● **DATA RECORDS**:
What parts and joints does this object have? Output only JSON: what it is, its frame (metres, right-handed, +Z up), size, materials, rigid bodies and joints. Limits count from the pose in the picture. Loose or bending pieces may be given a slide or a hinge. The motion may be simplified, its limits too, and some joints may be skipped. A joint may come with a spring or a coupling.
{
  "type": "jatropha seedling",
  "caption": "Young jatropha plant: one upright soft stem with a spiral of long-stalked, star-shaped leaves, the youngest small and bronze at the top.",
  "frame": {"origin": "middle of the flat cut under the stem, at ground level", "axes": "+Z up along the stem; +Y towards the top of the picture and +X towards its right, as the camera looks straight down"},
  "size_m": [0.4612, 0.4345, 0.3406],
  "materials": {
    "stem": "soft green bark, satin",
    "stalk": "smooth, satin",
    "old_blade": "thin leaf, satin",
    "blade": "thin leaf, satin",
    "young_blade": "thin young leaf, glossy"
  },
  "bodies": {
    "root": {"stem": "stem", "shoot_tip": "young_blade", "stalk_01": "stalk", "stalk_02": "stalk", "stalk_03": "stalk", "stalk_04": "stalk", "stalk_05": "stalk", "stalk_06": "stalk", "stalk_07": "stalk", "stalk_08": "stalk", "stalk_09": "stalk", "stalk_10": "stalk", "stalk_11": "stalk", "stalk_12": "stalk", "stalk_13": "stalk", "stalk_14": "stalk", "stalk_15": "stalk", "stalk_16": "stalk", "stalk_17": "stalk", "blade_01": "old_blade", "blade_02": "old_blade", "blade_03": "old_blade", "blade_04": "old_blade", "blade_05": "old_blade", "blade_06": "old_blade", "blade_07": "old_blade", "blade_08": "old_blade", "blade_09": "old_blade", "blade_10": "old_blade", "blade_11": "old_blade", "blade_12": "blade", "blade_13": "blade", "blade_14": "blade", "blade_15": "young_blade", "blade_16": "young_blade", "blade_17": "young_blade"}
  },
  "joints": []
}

* * *

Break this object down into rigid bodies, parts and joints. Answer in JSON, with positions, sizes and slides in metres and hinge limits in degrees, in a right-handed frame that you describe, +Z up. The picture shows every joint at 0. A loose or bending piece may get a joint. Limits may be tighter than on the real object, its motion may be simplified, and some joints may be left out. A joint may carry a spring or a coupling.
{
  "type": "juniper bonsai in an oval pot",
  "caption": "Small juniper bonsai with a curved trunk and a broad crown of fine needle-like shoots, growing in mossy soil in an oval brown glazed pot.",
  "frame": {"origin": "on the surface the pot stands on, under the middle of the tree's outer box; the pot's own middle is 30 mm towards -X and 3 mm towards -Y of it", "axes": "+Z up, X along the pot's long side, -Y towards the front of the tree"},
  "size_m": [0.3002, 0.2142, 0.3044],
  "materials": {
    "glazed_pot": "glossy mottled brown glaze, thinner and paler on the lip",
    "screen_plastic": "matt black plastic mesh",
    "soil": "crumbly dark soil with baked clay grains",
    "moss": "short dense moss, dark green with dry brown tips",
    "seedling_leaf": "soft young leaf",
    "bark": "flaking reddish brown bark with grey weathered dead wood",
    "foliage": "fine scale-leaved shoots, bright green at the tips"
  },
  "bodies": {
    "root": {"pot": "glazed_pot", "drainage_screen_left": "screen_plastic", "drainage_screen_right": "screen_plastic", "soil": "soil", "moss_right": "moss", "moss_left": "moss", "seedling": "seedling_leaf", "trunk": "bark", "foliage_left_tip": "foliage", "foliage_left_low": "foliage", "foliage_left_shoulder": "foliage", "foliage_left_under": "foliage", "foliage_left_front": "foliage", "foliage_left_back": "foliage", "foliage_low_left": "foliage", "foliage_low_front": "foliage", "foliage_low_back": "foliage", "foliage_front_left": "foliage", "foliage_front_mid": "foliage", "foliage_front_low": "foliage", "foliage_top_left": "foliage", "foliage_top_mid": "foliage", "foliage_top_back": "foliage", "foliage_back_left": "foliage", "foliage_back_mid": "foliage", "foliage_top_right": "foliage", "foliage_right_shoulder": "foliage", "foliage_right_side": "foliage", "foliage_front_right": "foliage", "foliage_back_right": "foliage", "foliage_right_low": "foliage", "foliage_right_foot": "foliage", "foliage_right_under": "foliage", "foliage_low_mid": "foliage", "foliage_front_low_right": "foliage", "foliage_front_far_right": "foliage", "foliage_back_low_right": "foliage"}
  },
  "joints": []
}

● **WHAT NEEDS TO BE DONE**: Scan the material line by line and report each one that contains "joints".

● **REPLY**:
What parts and joints does this object have? Output only JSON: what it is, its frame (metres, right-handed, +Z up), size, materials, rigid bodies and joints. Limits count from the pose in the picture. Loose or bending pieces may be given a slide or a hinge. The motion may be simplified, its limits too, and some joints may be skipped. A joint may come with a spring or a coupling.
  "joints": []
Break this object down into rigid bodies, parts and joints. Answer in JSON, with positions, sizes and slides in metres and hinge limits in degrees, in a right-handed frame that you describe, +Z up. The picture shows every joint at 0. A loose or bending piece may get a joint. Limits may be tighter than on the real object, its motion may be simplified, and some joints may be left out. A joint may carry a spring or a coupling.
  "joints": []